ST. PAUL -- More than 76 percent of Minnesota's eligible voters cast ballots Nov. 6, best in the country, but the state's top election official says even more would participate if they could vote early.
In this year's election, 2,950,780 Minnesotans voted. That is the most ever, Secretary of State Mark Ritchie said, and while final numbers are not in, he said that he is sure Minnesota has the highest percentage in the country.
"We're No. 1 by many," he said.
Ritchie's comments came after the State Canvassing Board approved returns from Nov. 6 voting. Only minor changes were reported from returns posted soon after the election.
The board approved procedures similar to the past two elections for a pair of legislative recounts, one in the Alexandria area and another south of the Twin Cities.
Ritchie said he thinks young people helped boost the number of voters, but has seen no reports to back that up. This year's election attracted more than 30,000 more voters than four years ago, state Elections Director Gary Poser said.
Allowing Minnesotans to vote early would help even more, he said. However, he added, since the state already leads the country in turnout, increased numbers would be modest.
Voting has increased in the few rural voting precincts where mail-in voting is allowed, Ritchie said.
Minnesota does not allow general early voting. It does allow absentee votes, in cases such as when a voter would be out of the precinct on Election Day.
Ritchie said he would not produce an early-voting plan, calling that a legislative duty. However, he does plan to meet with Senate election leader Sen. Katie Sieben, DFL-Cottage Grove, in coming days.
Another election issue Ritchie said should be handled is what to do if a disaster hits on or near Election Day.
"We need a plan," Ritchie said.
Ritchie pointed out problems like Hurricane Sandy produced in the northeastern United States when it hit just before the election. There also was the infamous Halloween blizzard of 1991 that stopped activity in much of Minnesota, Wisconsin and Iowa.

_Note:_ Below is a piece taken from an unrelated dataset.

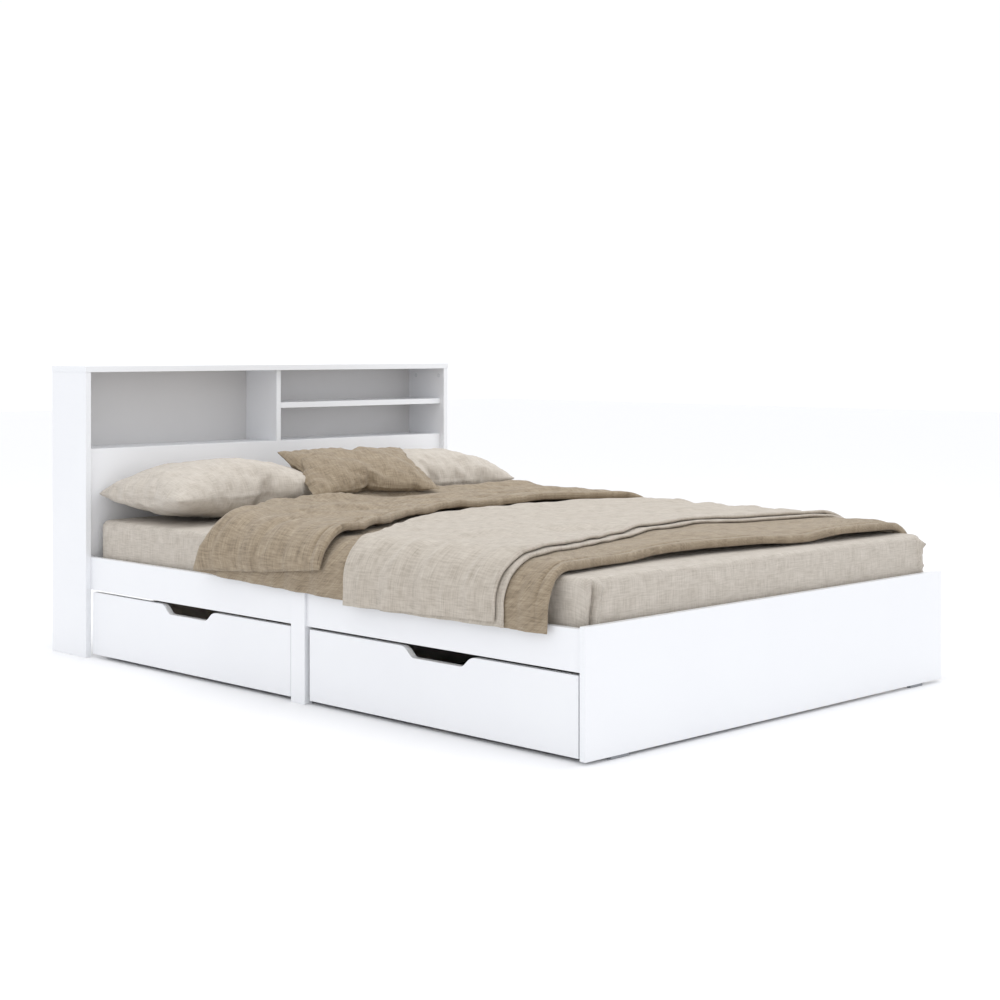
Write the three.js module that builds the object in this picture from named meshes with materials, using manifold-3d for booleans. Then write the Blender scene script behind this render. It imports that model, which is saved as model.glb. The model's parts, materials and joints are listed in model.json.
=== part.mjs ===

The Canvassing Board approved rules governing two state legislative recounts, following examples used in the 2008 U.S. Senate and 2010 governor elections.
In Douglas and Otter Tail counties, House District 8B is the tightest legislative race. Republican Rep. Mary Franson leads Democratic challenger Bob Cunniff by 11 votes. Franson's lead earlier was a single vote, but it expanded after mistakes were found that forced election officials to withdraw 35 ballots.
The Franson-Cunniff recount begins Wednesday morning in Douglas County and Thursday in Otter Tail County. Every ballot will be hand counted.
In Senate District 20, Democrat Kevin Dahle leads Republican Mike Dudley by 78 votes. That district is in LeSueur, Rice and Scott counties of southern Minnesota.
Results from both recounts are due back to the State Canvassing Board before Dec. 4.